While I won’t support my family on this monthly income, it’s definitely a step in the right direction. I generated all this from my home according to a schedule that I established. In addition, I only traveled to a client site once. I guess I should include that 2 hour outing in the time spent on the project as well.
- The Fiverr.com opportunity offers so much potential. I need to focus dedicated time on generating the first 10 sales in order to move the needle. Because I took on projects with hard deadlines, I didn’t focus as much on this and you can see that the results are as expected. Given that I have completed the time-intensive project, I’ll have more time to execute a more effective Fiverr strategy moving forward.
- While experience has value, I need to be more selective about the projects I take on. Consider both the potential fee and also time required. I also need to consider my personal schedule in the agreement negotiation process. A road trip to Maryland for the Thanksgiving holiday really took a chunk out of the time I had available during this month. This really caused a backup in other areas. From which I’m just now unraveling. This was a huge lesson learned.
- Recognize that even constant income sources are very unstable. Although I’m still writing for the content mill, that project could end at any time without notice. I should (and I am) looking to build my client list with more options.
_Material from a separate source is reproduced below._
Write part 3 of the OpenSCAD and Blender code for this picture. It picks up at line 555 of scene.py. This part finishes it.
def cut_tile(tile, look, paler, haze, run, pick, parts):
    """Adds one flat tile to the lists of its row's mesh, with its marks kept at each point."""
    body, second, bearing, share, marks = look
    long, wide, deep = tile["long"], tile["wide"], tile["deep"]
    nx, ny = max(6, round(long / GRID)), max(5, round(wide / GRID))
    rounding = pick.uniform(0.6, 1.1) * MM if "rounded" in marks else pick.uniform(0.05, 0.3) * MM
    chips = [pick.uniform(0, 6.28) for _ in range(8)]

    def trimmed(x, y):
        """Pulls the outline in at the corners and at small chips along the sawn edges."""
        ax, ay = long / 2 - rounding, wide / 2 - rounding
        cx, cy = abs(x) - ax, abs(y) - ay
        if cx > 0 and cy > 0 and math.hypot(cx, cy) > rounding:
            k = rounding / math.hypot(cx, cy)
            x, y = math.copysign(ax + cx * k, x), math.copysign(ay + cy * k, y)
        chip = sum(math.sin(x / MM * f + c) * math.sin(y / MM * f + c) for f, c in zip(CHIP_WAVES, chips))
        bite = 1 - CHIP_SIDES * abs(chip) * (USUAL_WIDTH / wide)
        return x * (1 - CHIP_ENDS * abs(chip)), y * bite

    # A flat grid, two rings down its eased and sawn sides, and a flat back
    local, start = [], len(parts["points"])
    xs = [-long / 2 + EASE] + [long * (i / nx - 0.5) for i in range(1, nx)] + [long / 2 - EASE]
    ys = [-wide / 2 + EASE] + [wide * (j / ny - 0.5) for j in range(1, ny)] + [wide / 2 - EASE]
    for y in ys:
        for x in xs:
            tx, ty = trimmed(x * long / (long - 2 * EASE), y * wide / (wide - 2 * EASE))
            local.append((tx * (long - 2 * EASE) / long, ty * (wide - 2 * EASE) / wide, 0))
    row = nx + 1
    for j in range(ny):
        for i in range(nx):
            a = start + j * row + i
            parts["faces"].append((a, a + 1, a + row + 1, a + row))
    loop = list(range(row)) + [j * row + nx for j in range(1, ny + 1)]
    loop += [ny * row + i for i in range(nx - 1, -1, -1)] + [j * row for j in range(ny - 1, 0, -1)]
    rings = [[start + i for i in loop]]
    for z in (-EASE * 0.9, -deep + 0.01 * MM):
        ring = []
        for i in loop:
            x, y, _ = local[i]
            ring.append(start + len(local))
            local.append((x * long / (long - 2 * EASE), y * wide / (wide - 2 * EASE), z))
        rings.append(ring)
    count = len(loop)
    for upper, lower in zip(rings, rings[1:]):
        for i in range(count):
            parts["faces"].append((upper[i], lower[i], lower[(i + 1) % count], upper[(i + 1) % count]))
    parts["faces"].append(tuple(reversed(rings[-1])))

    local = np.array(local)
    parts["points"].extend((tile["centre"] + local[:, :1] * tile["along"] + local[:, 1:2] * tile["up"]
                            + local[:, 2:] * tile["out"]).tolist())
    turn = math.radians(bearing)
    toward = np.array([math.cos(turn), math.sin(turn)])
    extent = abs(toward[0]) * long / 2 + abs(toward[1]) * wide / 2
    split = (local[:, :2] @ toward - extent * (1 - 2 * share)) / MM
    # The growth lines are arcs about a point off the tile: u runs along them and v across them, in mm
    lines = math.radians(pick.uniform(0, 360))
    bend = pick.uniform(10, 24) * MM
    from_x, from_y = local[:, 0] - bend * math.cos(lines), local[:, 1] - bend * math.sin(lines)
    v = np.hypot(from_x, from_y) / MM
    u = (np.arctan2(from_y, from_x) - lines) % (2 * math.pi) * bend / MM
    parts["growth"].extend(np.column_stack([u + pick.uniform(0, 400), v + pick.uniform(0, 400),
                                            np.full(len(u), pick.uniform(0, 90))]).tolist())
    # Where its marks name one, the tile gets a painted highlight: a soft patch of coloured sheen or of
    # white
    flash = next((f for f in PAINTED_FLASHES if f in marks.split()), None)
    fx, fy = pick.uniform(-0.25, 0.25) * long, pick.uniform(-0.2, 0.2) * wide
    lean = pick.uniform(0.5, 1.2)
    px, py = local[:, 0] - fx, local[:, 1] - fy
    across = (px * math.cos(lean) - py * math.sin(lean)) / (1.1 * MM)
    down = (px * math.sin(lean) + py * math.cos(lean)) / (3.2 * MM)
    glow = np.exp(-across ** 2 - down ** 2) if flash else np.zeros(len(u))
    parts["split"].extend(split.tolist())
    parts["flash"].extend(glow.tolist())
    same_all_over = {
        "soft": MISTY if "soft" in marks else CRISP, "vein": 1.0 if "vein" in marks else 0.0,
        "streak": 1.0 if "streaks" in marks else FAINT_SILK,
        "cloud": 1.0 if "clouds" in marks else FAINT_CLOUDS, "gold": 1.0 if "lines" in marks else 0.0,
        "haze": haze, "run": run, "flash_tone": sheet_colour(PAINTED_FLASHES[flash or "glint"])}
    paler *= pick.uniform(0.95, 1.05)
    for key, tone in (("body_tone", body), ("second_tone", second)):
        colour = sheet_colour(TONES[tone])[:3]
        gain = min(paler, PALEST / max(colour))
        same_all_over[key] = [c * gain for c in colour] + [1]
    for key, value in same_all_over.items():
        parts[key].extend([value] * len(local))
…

- Get new cards printed up for freelance writing. While speaking with people at a local conference, one lady reminded me that she might forget that aspect of my service when looking through cards a week or two later. Point taken.
I’m happy with my initial results. I have a lot of work to do if I want to make this a stable part of my income stream. However, I’m encouraged and will continue to keep you updated with my wins and losses in the freelance lifestyle.